QuTiBench

Abstract

Neural Networks have become one of the most successful universal machine-learning algorithms. They play a key role in enabling machine vision and speech recognition and are increasingly adopted in other application domains. Their computational complexity is enormous and comes along with equally challenging memory requirements in regards to capacity and access bandwidth, which limits deployment in particular within energy constrained, embedded environments. To address these implementation challenges, a broad spectrum of new customized and heterogeneous hardware architectures have emerged, often accompanied with co-designed algorithms to extract maximum benefit out of the hardware. Furthermore, numerous optimization techniques are being explored for neural networks to reduce compute and memory requirements while maintaining accuracy. This results in an abundance of algorithmic and architectural choices, some of which fit specific use cases better than others. For system-level designers, there is currently no good way to compare the variety of hardware, algorithm, and optimization options. While there are many benchmarking efforts in this field, they cover only subsections of the embedded design space. None of the existing benchmarks support essential algorithmic optimizations such as quantization, an important technique to stay on chip, or specialized heterogeneous hardware architectures.
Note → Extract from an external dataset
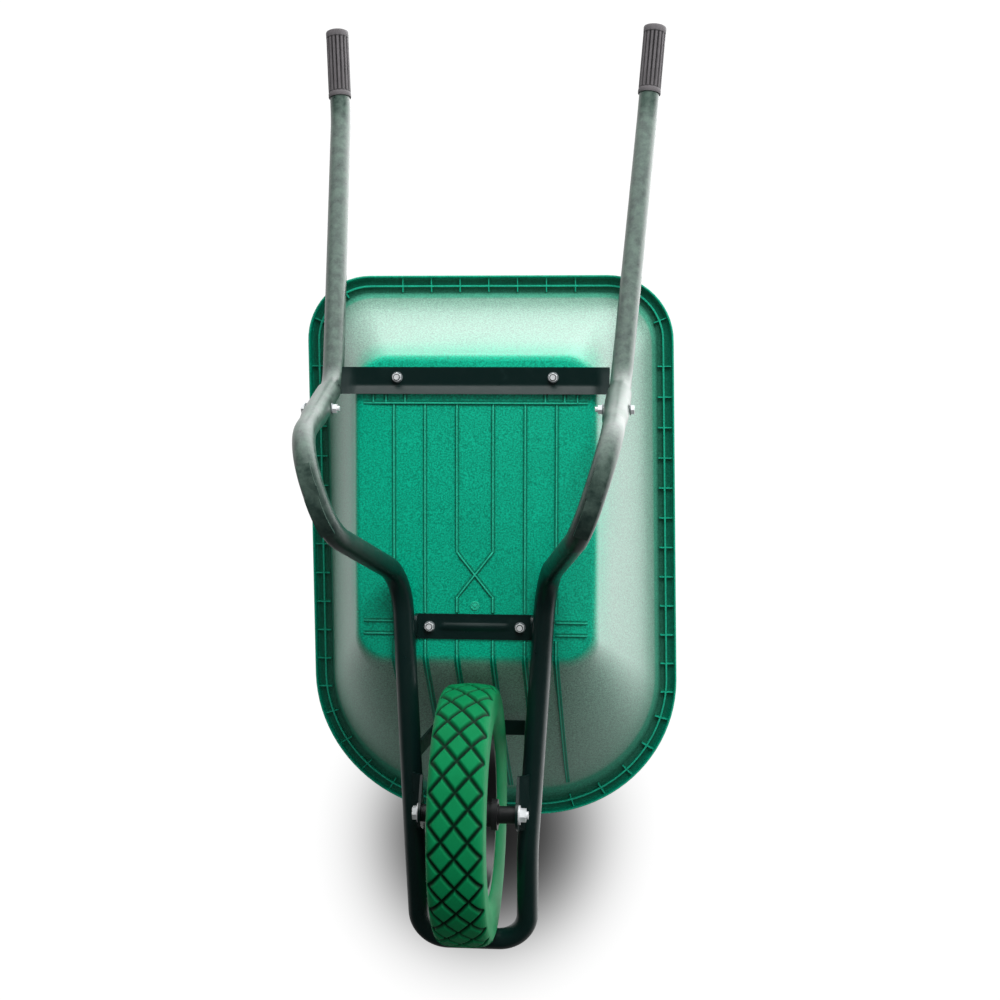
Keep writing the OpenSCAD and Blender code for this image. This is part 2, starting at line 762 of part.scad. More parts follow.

We propose a novel benchmark suite, QuTiBench , that addresses this need. QuTiBench is a novel multi-tiered benchmarking methodology ( Ti ) that supports algorithmic optimizations such as quantization ( Qu ) and helps system developers understand the benefits and limitations of these novel compute architectures in regard to specific neural networks and will help drive future innovation. We invite the community to contribute to QuTiBench to support the full spectrum of choices in implementing machine-learning systems.